Update (2016-05-09): See also: The Talk Show. John Gruber speculates that the Apple Watch Edition will not be updated and that it existed at all because “Tim Cook wanted to make Jony happy.”

Update (2016-05-20): John Gruber:

Posit: The things on Apple Watch that people actually like and use are the things that aren’t slow (notifications, activity tracking and goals, Apple Pay, complications, maybe Glances) and the things that are slow are the things people don’t use (apps, especially). Apple should have either cut the slow features from the original product, or waited to launch the product until all the features were fast.

4 Comments RSS · Twitter


I am still seeing a lot of them. I was an early critic but was surprised with one at Christmas.
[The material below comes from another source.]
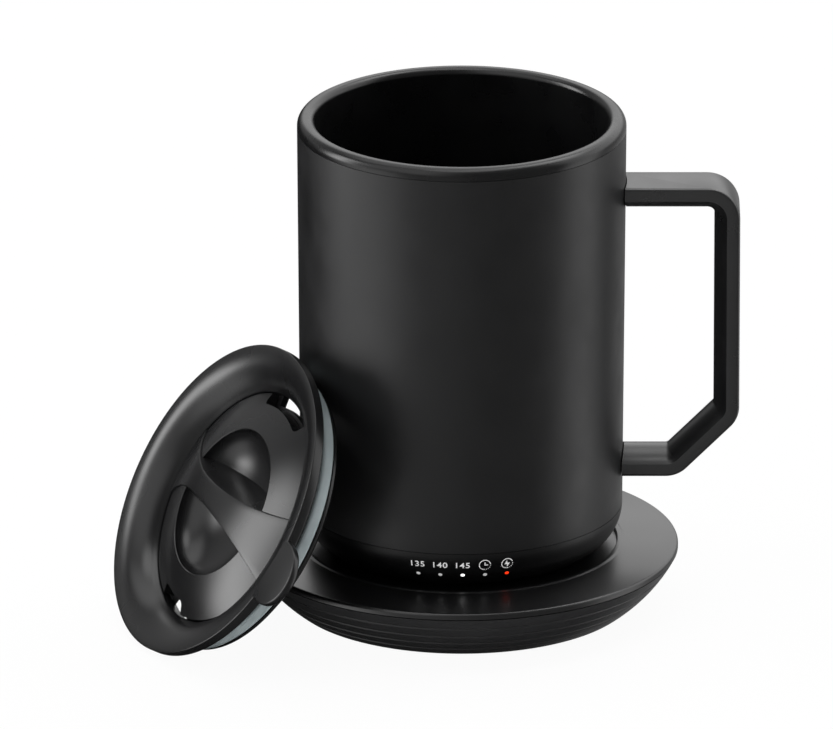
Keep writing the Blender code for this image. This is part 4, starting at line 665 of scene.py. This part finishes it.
def bowlTree():
    # sheet bent round the axis along an arc, pressed in where a groove runs
    tree, known = newShapeTree("grooved bowl", {
        "Arc Radius": "Float", "Centre Radius": "Float", "Centre Height": "Float", "Start": "Float",
        "End": "Float", "Grooves": "Int", "Groove Depth": "Float", "Groove Width": "Float", "Around": "Int",
        "Along": "Int", "Finish": "Material"})
    sheet = addNode(tree, "GeometryNodeMeshGrid", {
        "Size X": 1.0, "Size Y": 1.0, "Vertices X": known["Around"], "Vertices Y": known["Along"]})
    spot = addNode(tree, "GeometryNodeInputPosition").outputs[0]
    known.update(addNode(tree, "ShaderNodeSeparateXYZ", {"Vector": spot}).outputs.items())
    workOut(tree, known, [
        ("turn", "MULTIPLY", "X", 2 * math.pi),
        ("share", "ADD", "Y", 0.5),
        ("span", "SUBTRACT", "End", "Start"),
        ("angle", "MULTIPLY_ADD", "share", "span", "Start"),
        # how far a point lies from the middle of the nearest groove
        ("spaces", "ADD", "Grooves", 1.0),
        ("line", "MULTIPLY", "share", "spaces"),
        ("nearest", "ROUND", "line"),
        ("past", "SUBTRACT", "line", "nearest"),
        ("off", "ABSOLUTE", "past"),
        ("length", "MULTIPLY", "span", "Arc Radius"),
        ("offLength", "MULTIPLY", "off", "length"),
        ("distance", "DIVIDE", "offLength", "spaces"),
        ("halfGroove", "MULTIPLY", "Groove Width", 0.5),
        ("press", "SMOOTHSTEP", "distance", 0.0, "halfGroove"),
        # no groove runs along either edge of the sheet
        ("afterStart", "GREATER_THAN", "nearest", 0.5),
        ("last", "ADD", "Grooves", 0.5),
        ("beforeEnd", "LESS_THAN", "nearest", "last"),
        ("inner", "MULTIPLY", "afterStart", "beforeEnd"),
        ("pressed", "MULTIPLY", "press", "inner"),
        ("depth", "MULTIPLY", "pressed", "Groove Depth"),
        ("reach", "SUBTRACT", "Arc Radius", "depth"),
        ("outward", "COSINE", "angle"),
        ("upward", "SINE", "angle"),
        ("radius", "MULTIPLY_ADD", "outward", "reach", "Centre Radius"),
        ("height", "MULTIPLY_ADD", "upward", "reach", "Centre Height"),
        ("turnCosine", "COSINE", "turn"),
        ("turnSine", "SINE", "turn"),
        ("across", "MULTIPLY", "turnCosine", "radius"),
        ("back", "MULTIPLY", "turnSine", "radius"),
    ])
    place = addNode(tree, "ShaderNodeCombineXYZ", {"X": known["across"], "Y": known["back"],
                                                   "Z": known["height"]})
    bent = addNode(tree, "GeometryNodeSetPosition", {"Geometry": sheet.outputs["Mesh"],
                                                     "Position": place.outputs[0]})
    sewn = addNode(tree, "GeometryNodeMergeByDistance", {"Geometry": bent.outputs["Geometry"],
                                                         "Distance": coasterSizes["sew"]})
    return endShapeTree(tree, sewn.outputs["Geometry"], known["Finish"])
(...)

Unexpectedly I love it and wear it every day.

I suspect the backlash of the past few months was created by unrealistic expectations. Nothing could have lived up to the hype. Apple did the product no favors by making it seem like the greatest thing - the next iPod or iPhone. It's not. It's a nice little accessory probably not quite worth the price but worth having if you have the money.


Same as Clark: I got a Watch for development purposes and had low expectations based on reading about it. But I really like it. I don't really use any apps except the Workout app. In the end, though, the Watch remains an expensive extension of iPhone and I don't know that i would spend that much money personally just for this extension.


Seems like the people defending the sales numbers are guilty of moving the goalpost a little bit. I remember Gruber predicting (or maybe implying, possibly via the "PC guys are not going to just figure this out - they’re not going to just walk in" line) that the Apple watch would affect watch manufacturers in the same way the iPhone has effectively killed Nokia, Palm and Blackberry. I guess it's still possible that it will, but so far, it doesn't seem to be on track to do that.

It's true that the watch is doing well for Apple, and most likely was very much worth doing, but it also seems to me that the initial expectations weren't that it would be doing well, but that it would have a much larger impact.